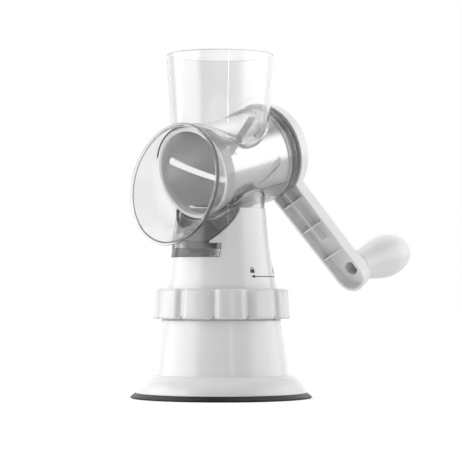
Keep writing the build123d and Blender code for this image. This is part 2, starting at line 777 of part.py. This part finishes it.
with BuildPart() as crank_arm:
    extrude(to_extrude=arm_outer, amount=arm_depth)
    # nothing of the arm stands in front of the hub's rim
    with BuildSketch(barrel_plane(hub_front)):
        Circle(2 * hub_front_radius)
    extrude(amount=-2 * arm_depth, mode=Mode.SUBTRACT)
    with BuildSketch(barrel_section):
        with BuildLine():
            Polyline(
                (0, hub_front), (hub_front_radius, hub_front), (hub_back_radius, hub_back), (0, hub_back),
                close=True,
            )
        make_face()
    revolve(axis=barrel_axis)
    with BuildSketch(barrel_section):
        with BuildLine():
            Polyline(
                (0, hub_front), (hub_front_radius - hub_wall, hub_front),
                (hub_back_radius - hub_wall, hub_floor_front), (0, hub_floor_front), close=True,
            )
        make_face()
    revolve(axis=barrel_axis, mode=Mode.SUBTRACT)
    # seat and hollow post for the knob
    with BuildSketch(knob_plane(post_root)):
        Circle(knob_base_radius)
    extrude(amount=pad_back - post_root)
    extrude(to_extrude=arm_inner, amount=channel_depth, mode=Mode.SUBTRACT)
    extrude(to_extrude=arm_inner, amount=-arm_wall, mode=Mode.SUBTRACT)
    with BuildSketch(knob_plane(pad_back - sink)):
        Circle(post_radius)
    extrude(amount=post_end - pad_back + sink)
    add(arm_ribs.part)
    with BuildSketch(barrel_plane(hub_boss_front)):
        Circle(hub_boss_radius)
    extrude(amount=hub_back - sink - hub_boss_front)
    with BuildSketch(barrel_plane(hub_boss_front)):
        RegularPolygon(shaft_across_flats / 2 + push_fit, 6, major_radius=False)
    extrude(amount=shaft_back - hub_boss_front, mode=Mode.SUBTRACT)
    with BuildSketch(barrel_plane(shaft_back)):
        Circle(small_screw_radius + 2 * washer_fit)
    extrude(amount=hub_back - shaft_back, mode=Mode.SUBTRACT)
    with BuildSketch(barrel_plane(screw_seat)):
        Circle(screw_seat_radius)
    extrude(amount=hub_back - screw_seat, mode=Mode.SUBTRACT)
    with BuildSketch(knob_plane(post_root - arm_depth)):
        Circle(post_bore)
    extrude(amount=post_end - post_lid - post_root + arm_depth, mode=Mode.SUBTRACT)
    with BuildSketch(knob_plane(post_end - post_lid - sink)):
        Circle(small_screw_radius + 2 * washer_fit)
    extrude(amount=post_lid + 2 * sink, mode=Mode.SUBTRACT)

with BuildPart() as drive_shaft:
    with BuildSketch(barrel_plane(shaft_front)):
        RegularPolygon(shaft_across_flats / 2, 6, major_radius=False)
    extrude(amount=shaft_back - shaft_front)
    chamfer(drive_shaft.faces().sort_by(barrel_axis)[0].edges(), shaft_chamfer)
    with BuildSketch(barrel_plane(shaft_back)):
        Circle(small_screw_radius + push_fit)
    extrude(amount=-small_pilot_depth, mode=Mode.SUBTRACT)


def pan_screw(plane, head_radius, head_height, shank_radius, shank_length):
    """Pan-head screw whose head sits on the plane and whose shank runs against its z."""
    with BuildPart() as screw:
        with BuildSketch(plane):
            Circle(head_radius)
        extrude(amount=head_height)
        with BuildSketch(plane):
            Circle(shank_radius)
        extrude(amount=-shank_length)
    return screw.part


def washer(plane, outer_radius, inner_radius, thickness):
    """Flat washer that stands on the plane."""
    with BuildPart() as ring:
        with BuildSketch(plane):
            Circle(outer_radius)
            Circle(inner_radius, mode=Mode.SUBTRACT)
        extrude(amount=thickness)
    return ring.part


small_washer = 0.6
shaft_washer = washer(barrel_plane(screw_seat), 5.3, small_screw_radius + washer_fit, small_washer)
shaft_head = barrel_plane(screw_seat + small_washer)
shaft_screw = pan_screw(shaft_head, 4.2, 1.9, small_screw_radius, 15.0)

# ---- knob: grip that turns on the post, screw and washer ----

grip_room = 2.5  # between the end of the post and the bottom of the grip's bore

with BuildPart() as knob_grip:
    with BuildSketch(knob_section):
        with BuildLine():
            side = Spline(
                (knob_base_radius, knob_front), (knob_wide_radius, knob_wide_place),
                (knob_dome_radius, knob_back - knob_dome), (0, knob_back),
                tangents=[(0.13, 1), (-1, 0)],
            )
            Polyline(side @ 1, (0, knob_front), side @ 0)
        make_face()
    revolve(axis=knob_axis)
    with BuildSketch(knob_plane(knob_front)):
        Circle(knob_bore)
    extrude(amount=post_end + grip_room - knob_front, mode=Mode.SUBTRACT)
    with BuildSketch(knob_plane(post_end)):
        Circle(small_screw_radius + push_fit)
    extrude(amount=grip_room + small_pilot_depth, mode=Mode.SUBTRACT)

washer_seat = post_end - post_lid - washer_thickness - push_fit
knob_washer = washer(knob_plane(washer_seat), 5.2, small_screw_radius + push_fit, washer_thickness)
knob_head = Plane(origin=knob_plane(washer_seat).origin, x_dir=arm_side, z_dir=-along)
knob_screw = pan_screw(knob_head, 3.9, 2.6, small_screw_radius, 20.0)

pieces = {
    "suction_pad": suction_pad.part,
    "base_shell": base_shell.part,
    "upper_tower": upper_tower.part,
    "tower_screws": tower_screws.part,
    "lock_ring": lock_ring.part,
    "pull_plate": pull_plate.part,
    "pull_rod": pull_rod.part,
    "cross_pin": cross_pin.part,
    "rod_nut": rod_nut.part,
    "rod_washer": rod_washer.part,
    "housing": housing.part,
    "drum_cylinder": drum_cylinder.part,
    "drum_front_ring": drum_front_ring.part,
    "drum_rear_cap": drum_rear_cap.part,
    "crank_arm": crank_arm.part,
    "drive_shaft": drive_shaft.part,
    "shaft_screw": shaft_screw,
    "shaft_washer": shaft_washer,
    "knob_grip": knob_grip.part,
    "knob_screw": knob_screw,
    "knob_washer": knob_washer,
}
for name, piece in pieces.items():
    save(piece, name)
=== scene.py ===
import bpy
import json
import math
import numpy as np
from mathutils import Matrix, Vector


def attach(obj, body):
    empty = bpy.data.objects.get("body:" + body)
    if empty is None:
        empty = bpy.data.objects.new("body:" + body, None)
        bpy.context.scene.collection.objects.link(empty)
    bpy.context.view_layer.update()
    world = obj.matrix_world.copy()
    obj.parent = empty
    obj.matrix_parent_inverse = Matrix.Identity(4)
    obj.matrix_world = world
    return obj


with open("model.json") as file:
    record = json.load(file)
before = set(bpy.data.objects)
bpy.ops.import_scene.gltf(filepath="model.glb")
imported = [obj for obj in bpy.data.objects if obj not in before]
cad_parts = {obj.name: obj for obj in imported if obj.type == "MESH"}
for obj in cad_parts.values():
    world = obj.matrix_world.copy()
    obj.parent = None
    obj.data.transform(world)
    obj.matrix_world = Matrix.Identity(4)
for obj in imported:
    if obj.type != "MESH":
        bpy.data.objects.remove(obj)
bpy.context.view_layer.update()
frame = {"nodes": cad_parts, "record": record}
nodes = frame["nodes"]
mm = 0.001
print("frame loaded:", len(nodes), "nodes")


# ---- shader maths ----

class Wire:
    # one output socket; an expression on wires adds its Math, Vector Math or Mix nodes
    def __init__(self, board, socket):
        self.board = board
        self.socket = socket

    def part(self, name):  # another output of the same node
        return Wire(self.board, self.socket.node.outputs[name])

    def join(self, other, operation, flipped=False):
        pair = (other, self) if flipped else (self, other)
        vectors = [isinstance(p, Wire) and p.socket.type == "VECTOR" for p in pair]
        kind = "ShaderNodeVectorMath" if any(vectors) else "ShaderNodeMath"
        if any(vectors) and operation == "MULTIPLY" and not all(vectors):
            scaled, factor = pair if vectors[0] else pair[::-1]
            return self.board.node(kind, {"operation": "SCALE"}, {0: scaled, "Scale": factor})
        if any(vectors):
            pair = [p if isinstance(p, Wire) else (p, p, p) for p in pair]
        return self.board.node(kind, {"operation": operation}, {0: pair[0], 1: pair[1]})

    def __add__(self, other):
        return self.join(other, "ADD")

    def __sub__(self, other):
        return self.join(other, "SUBTRACT")

    def __mul__(self, other):
        return self.join(other, "MULTIPLY")

    def __rsub__(self, other):
        return self.join(other, "SUBTRACT", True)

    __radd__, __rmul__ = __add__, __mul__

    def step(self, low, high):  # 0 below low, 1 above high, smooth between
        inputs = {"Value": self, "From Min": low, "From Max": high}
        return self.board.node("ShaderNodeMapRange", {"interpolation_type": "SMOOTHSTEP"}, inputs)

    def paint(self, dark, pale):  # a colour between two, by this wire
        inputs = {0: self, 6: (*dark, 1), 7: (*pale, 1)}
        return self.board.node("ShaderNodeMix", {"data_type": "RGBA"}, inputs, 2)


class Board:
    # one material: its Principled shader and the nodes that feed it
    def __init__(self, name, settings):
        self.material = bpy.data.materials.new(name)
        self.material.use_nodes = True
        self.tree = self.material.node_tree
        self.shader = self.tree.nodes["Principled BSDF"]
        for socket, value in settings.items():
            self.feed(self.shader.inputs[socket], value)
        self.place = self.node("ShaderNodeTexCoord", out="Object")

    def feed(self, socket, value):
        if isinstance(value, Wire):
            self.tree.links.new(value.socket, socket)
        else:
            socket.default_value = value

    def node(self, kind, settings=None, inputs=None, out=0):
        made = self.tree.nodes.new(kind)
        for key, value in (settings or {}).items():
            setattr(made, key, value)
        for key, value in (inputs or {}).items():
            self.feed(made.inputs[key], value)
        return Wire(self, made.outputs[out])

    def finish(self, **sockets):  # wires into the shader, by socket name with _ for a space
        for name, value in sockets.items():
            self.feed(self.shader.inputs[name.replace("_", " ")], value)
        return self.material

    def noise(self, scale, detail, stretch=(1, 1, 1)):  # 0 to 1, scale in waves a metre
        place = self.node("ShaderNodeMapping", None, {"Vector": self.place, "Scale": stretch})
        return self.node("ShaderNodeTexNoise", None, {"Vector": place, "Scale": scale, "Detail": detail})

    def specks(self, scale, size):  # 1 in small scattered dots, 0 elsewhere
        core = size * 0.6
        cells = self.node("ShaderNodeTexVoronoi", None, {"Vector": self.place, "Scale": scale}, "Distance")
        return 1 - cells.step(core, size)

    def bump(self, height, distance, strength, under=None):  # distance in metres, under another bump
        inputs = {"Height": height, "Distance": distance, "Strength": strength}
        if under:
            inputs["Normal"] = under
        return self.node("ShaderNodeBump", None, inputs, "Normal")

    def softEdge(self, radius):  # a small round on the moulded edges
        return self.node("ShaderNodeBevel", {"samples": 6}, {"Radius": radius}, "Normal")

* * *

### Given task
Provide an exact reproduction of only those lines that start at the line containing "in imported if" and end at the line containing "return Wire(self.board, self.socket.node.outputs[name])", inclusive.

### Solution
cad_parts = {obj.name: obj for obj in imported if obj.type == "MESH"}
for obj in cad_parts.values():
    world = obj.matrix_world.copy()
    obj.parent = None
    obj.data.transform(world)
    obj.matrix_world = Matrix.Identity(4)
for obj in imported:
    if obj.type != "MESH":
        bpy.data.objects.remove(obj)
bpy.context.view_layer.update()
frame = {"nodes": cad_parts, "record": record}
nodes = frame["nodes"]
mm = 0.001
print("frame loaded:", len(nodes), "nodes")


# ---- shader maths ----

class Wire:
    # one output socket; an expression on wires adds its Math, Vector Math or Mix nodes
    def __init__(self, board, socket):
        self.board = board
        self.socket = socket

    def part(self, name):  # another output of the same node
        return Wire(self.board, self.socket.node.outputs[name])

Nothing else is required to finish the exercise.